#### Data provided

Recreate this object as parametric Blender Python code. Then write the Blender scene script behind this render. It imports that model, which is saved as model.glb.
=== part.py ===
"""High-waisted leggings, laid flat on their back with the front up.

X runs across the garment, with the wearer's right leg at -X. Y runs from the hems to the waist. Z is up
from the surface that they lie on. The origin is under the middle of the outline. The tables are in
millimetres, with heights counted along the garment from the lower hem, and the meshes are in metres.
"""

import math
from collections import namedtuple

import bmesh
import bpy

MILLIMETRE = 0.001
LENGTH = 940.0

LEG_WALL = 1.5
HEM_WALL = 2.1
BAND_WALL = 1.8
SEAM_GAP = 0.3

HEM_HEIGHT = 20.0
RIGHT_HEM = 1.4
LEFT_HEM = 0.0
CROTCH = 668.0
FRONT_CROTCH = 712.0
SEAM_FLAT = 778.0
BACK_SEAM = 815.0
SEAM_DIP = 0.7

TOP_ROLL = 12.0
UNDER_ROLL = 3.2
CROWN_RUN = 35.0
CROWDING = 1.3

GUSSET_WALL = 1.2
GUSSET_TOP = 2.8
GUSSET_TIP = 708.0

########
#### Data provided

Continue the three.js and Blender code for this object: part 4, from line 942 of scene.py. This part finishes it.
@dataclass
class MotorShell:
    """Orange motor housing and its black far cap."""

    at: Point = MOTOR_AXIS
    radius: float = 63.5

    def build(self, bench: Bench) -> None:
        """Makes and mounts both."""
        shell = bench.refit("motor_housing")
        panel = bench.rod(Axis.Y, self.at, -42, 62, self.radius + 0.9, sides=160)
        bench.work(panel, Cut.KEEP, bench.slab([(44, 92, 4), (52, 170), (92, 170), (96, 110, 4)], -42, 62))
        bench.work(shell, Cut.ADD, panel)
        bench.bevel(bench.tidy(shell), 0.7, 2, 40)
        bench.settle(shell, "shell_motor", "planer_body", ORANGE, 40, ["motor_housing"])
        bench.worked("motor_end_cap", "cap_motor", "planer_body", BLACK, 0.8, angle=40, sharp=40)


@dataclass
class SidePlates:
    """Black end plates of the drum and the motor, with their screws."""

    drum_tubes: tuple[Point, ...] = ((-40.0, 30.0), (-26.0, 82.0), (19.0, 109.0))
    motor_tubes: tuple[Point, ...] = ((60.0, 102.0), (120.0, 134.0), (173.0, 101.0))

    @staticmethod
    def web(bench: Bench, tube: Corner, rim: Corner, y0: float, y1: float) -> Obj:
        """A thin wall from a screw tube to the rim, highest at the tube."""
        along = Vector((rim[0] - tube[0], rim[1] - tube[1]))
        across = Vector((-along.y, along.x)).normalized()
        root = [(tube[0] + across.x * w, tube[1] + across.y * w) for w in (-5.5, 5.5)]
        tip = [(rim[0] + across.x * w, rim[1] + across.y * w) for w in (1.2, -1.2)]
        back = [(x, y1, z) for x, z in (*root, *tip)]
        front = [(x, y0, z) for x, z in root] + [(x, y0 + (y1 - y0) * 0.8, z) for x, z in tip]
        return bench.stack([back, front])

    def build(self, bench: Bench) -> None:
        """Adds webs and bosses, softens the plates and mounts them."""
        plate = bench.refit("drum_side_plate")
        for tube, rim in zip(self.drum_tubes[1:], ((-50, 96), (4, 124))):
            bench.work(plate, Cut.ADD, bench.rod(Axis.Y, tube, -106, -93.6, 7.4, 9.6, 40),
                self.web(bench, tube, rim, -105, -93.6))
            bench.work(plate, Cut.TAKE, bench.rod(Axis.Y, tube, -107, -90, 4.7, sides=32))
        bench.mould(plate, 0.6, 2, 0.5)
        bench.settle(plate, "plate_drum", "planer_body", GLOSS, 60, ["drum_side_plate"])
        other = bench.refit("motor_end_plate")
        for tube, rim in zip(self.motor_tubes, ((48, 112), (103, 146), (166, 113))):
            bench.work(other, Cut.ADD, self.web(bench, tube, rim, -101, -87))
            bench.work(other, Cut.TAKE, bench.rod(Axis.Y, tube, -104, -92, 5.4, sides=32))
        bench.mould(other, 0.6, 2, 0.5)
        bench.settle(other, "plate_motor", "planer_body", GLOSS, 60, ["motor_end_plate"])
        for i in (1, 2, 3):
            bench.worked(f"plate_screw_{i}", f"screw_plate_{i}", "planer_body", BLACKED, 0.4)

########

## What is required:
From the line with "Recreate this object" through the line with "the front up.", set down every line exactly and nothing besides.

## Exercise solution:
Recreate this object as parametric Blender Python code. Then write the Blender scene script behind this render. It imports that model, which is saved as model.glb.
=== part.py ===
"""High-waisted leggings, laid flat on their back with the front up.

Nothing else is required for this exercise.